Creamy Coconut Chicken

This creamy coconut chicken is a flavorful and easy-to-make dish that combines tender chicken breasts with rich coconut milk, vibrant bell peppers, and fresh cilantro. Perfect for a weeknight dinner or a special meal, this recipe delivers a tropical twist on comfort food that pairs beautifully with cilantro lime rice.
Prep Time 10 minutes
Cook Time 25 minutes
Servings: 6
Course: Main Course
Calories: 209

Ingredients
  

  • boneless chicken breast around 4 medium-sized pieces, cut into chunks
  • 2 tbsp seasoning mix your preferred chicken seasoning or spice blend
  • ½ small onion chopped
  • 2 cloves garlic crushed
  • 1 habanero pepper chopped
  • 400 ml lite coconut milk
  • 1 tsp cornstarch
  • 4 fresh cilantro finely chopped
  • mixed bell peppers red, yellow, orange, and green, chopped

Method
 

  1. Add the chicken breast chunks into a pot and season with 2 tbsp of your chosen spice mix. Allow to cook until the chicken starts releasing its juices.
  2. Add the chopped onions, crushed garlic, and habanero pepper. Stir and let it simmer for a few minutes to build flavor.
  3. Pour in the coconut milk and stir well. Let it simmer on medium heat until it starts to thicken.
  4. Add the chopped bell peppers and cilantro.
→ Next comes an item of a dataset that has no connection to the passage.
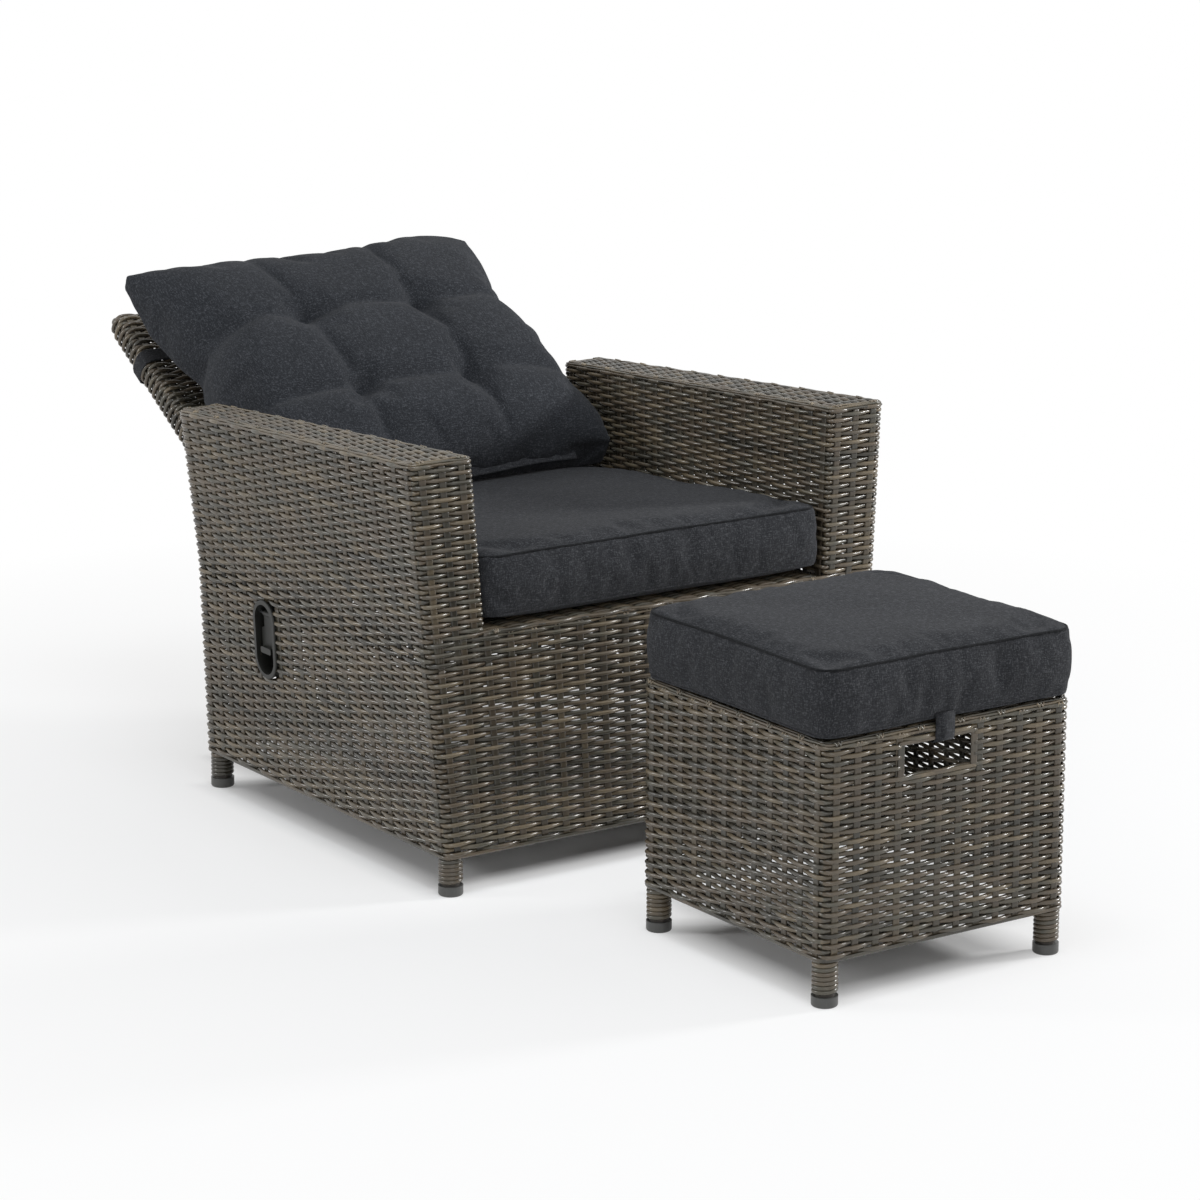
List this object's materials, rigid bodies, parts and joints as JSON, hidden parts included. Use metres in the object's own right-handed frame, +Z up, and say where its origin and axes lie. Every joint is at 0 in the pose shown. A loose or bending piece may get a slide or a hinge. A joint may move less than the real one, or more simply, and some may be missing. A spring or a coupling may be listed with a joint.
{
  "type": "outdoor recliner with ottoman",
  "caption": "Woven outdoor lounge chair whose back reclines on a locking gas spring worked by a side handle, with loose cushions and a woven ottoman.",
  "frame": {"origin": "on the floor, under the middle of the bounding box of the chair and its ottoman", "axes": "+Z up; -Y is the way the chair faces, towards the ottoman; +X is the right-hand side seen from the front"},
  "size_m": [0.7892, 1.7197, 0.7255],
  "materials": {
    "weave": "half-round woven strand, satin",
    "tube": "powder coated, hidden in the weave",
    "steel": "zinc plated",
    "dark_steel": "black paint",
    "black_plastic": "matt",
    "grey_plastic": "matt",
    "cushion": "woven, matt",
    "strap": "woven band"
  },
  "bodies": {
    "chair": {"left_arm_frame": "tube", "right_arm_frame": "tube", "left_front_post": "tube", "left_rear_post": "tube", "right_front_post": "tube", "right_rear_post": "tube", "front_lower_rail": "tube", "rear_lower_rail": "tube", "side_lower_rails": "tube", "left_inner_posts": "tube", "right_inner_posts": "tube", "front_seat_rail": "tube", "seat_side_rails": "tube", "seat_rear_rail": "tube", "seat_bars": "tube", "rear_upper_rail": "tube", "spring_rail": "tube", "spring_bracket": "steel", "spring_front_pin": "steel", "hinge_brackets": "steel", "hinge_pins": "steel", "left_arm_weave": "weave", "right_arm_weave": "weave", "front_weave": "weave", "rear_weave": "weave", "seat_weave": "weave", "chair_leg_wraps": "weave", "chair_foot_caps": "grey_plastic", "handle_housing": "black_plastic", "handle_pin": "steel", "release_cable": "black_plastic"},
    "backrest": {"left_back_tube": "tube", "right_back_tube": "tube", "back_top_tube": "tube", "back_bottom_tube": "tube", "back_middle_rail": "tube", "back_weave": "weave", "hinge_bushes": "black_plastic", "spring_lever": "dark_steel", "spring_rear_pin": "steel"},
    "back_cushion_set": {"back_cushion": "cushion", "back_strap": "strap"},
    "spring_rod_set": {"gas_spring_rod": "steel", "release_head": "dark_steel", "release_lever_pin": "steel"},
    "spring_cylinder_set": {"gas_spring_cylinder": "dark_steel", "rod_guide": "black_plastic"},
    "handle": {"handle_paddle": "black_plastic"},
    "press_lever": {"release_lever": "steel"},
    "valve_pin": {"release_pin": "steel"},
    "seat_cushion_set": {"seat_cushion": "cushion"},
    "ottoman": {"ottoman_posts": "tube", "ottoman_rails": "tube", "ottoman_weave": "weave", "ottoman_top_weave": "weave", "ottoman_leg_wraps": "weave", "ottoman_foot_caps": "grey_plastic", "ottoman_cushion": "cushion", "ottoman_straps": "strap"}
  },
  "joints": [
    {"name": "back_recline", "type": "hinge", "parent": "chair", "child": "backrest", "pos_m": [0, 0.38429, 0.333], "axis": [1, 0, 0], "range_deg": [0, 42]},
    {"name": "back_cushion_slide", "type": "slide", "parent": "backrest", "child": "back_cushion_set", "axis": [0, 0.848, 0.5299], "range_m": [0, 0.075]},
    {"name": "spring_tilt", "type": "hinge", "parent": "chair", "child": "spring_rod_set", "pos_m": [-0.12, 0.08289, 0.24398], "axis": [1, 0, 0], "range_deg": [-2.5, 1]},
    {"name": "spring_stroke", "type": "slide", "parent": "spring_rod_set", "child": "spring_cylinder_set", "axis": [0, 0.9945, 0.1045], "range_m": [-0.005, 0.05]},
    {"name": "handle_pull", "type": "hinge", "parent": "chair", "child": "handle", "pos_m": [-0.35928, 0.22922, 0.29929], "axis": [0.0129, 0.9999, 0], "range_deg": [0, 25], "stiffness_Nm_per_rad": 0.35, "springref_deg": -17.19},
    {"name": "press_lever_turn", "type": "hinge", "parent": "spring_rod_set", "child": "press_lever", "pos_m": [-0.1145, 0.09527, 0.24528], "axis": [0, 0.1045, -0.9945], "range_deg": [0, 16]},
    {"name": "valve_pin_push", "type": "slide", "parent": "spring_rod_set", "child": "valve_pin", "axis": [0, 0.9945, 0.1045], "range_m": [0, 0.0021]},
    {"name": "seat_cushion_pull", "type": "slide", "parent": "chair", "child": "seat_cushion_set", "axis": [0, -0.9974, 0.0715], "range_m": [0, 0.15]},
    {"name": "ottoman_move", "type": "slide", "parent": "chair", "child": "ottoman", "axis": [0, -1, 0], "range_m": [0, 0.3]}
  ],
  "couplings": [
    {"joint": "back_cushion_slide", "follows": "back_recline", "m_per_rad": 0.097},
    {"joint": "spring_tilt", "follows": "back_recline", "ratio": -0.033},
    {"joint": "spring_stroke", "follows": "back_recline", "m_per_rad": 0.0618},
    {"joint": "press_lever_turn", "follows": "handle_pull", "ratio": 0.6},
    {"joint": "valve_pin_push", "follows": "handle_pull", "m_per_rad": 0.0046}
  ]
}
Stir gently and add 1 tsp of cornstarch to achieve your desired creamy consistency.
  5. Cook for a few more minutes until the sauce thickens and the chicken is fully cooked through.
  6. Serve hot with cilantro lime rice for the perfect flavor pairing.

Notes

  • You can use heavy coconut milk for a richer sauce.
  • For a non-spicy version, skip the habanero pepper.
  • Leftovers store well for up to 3 days in the fridge.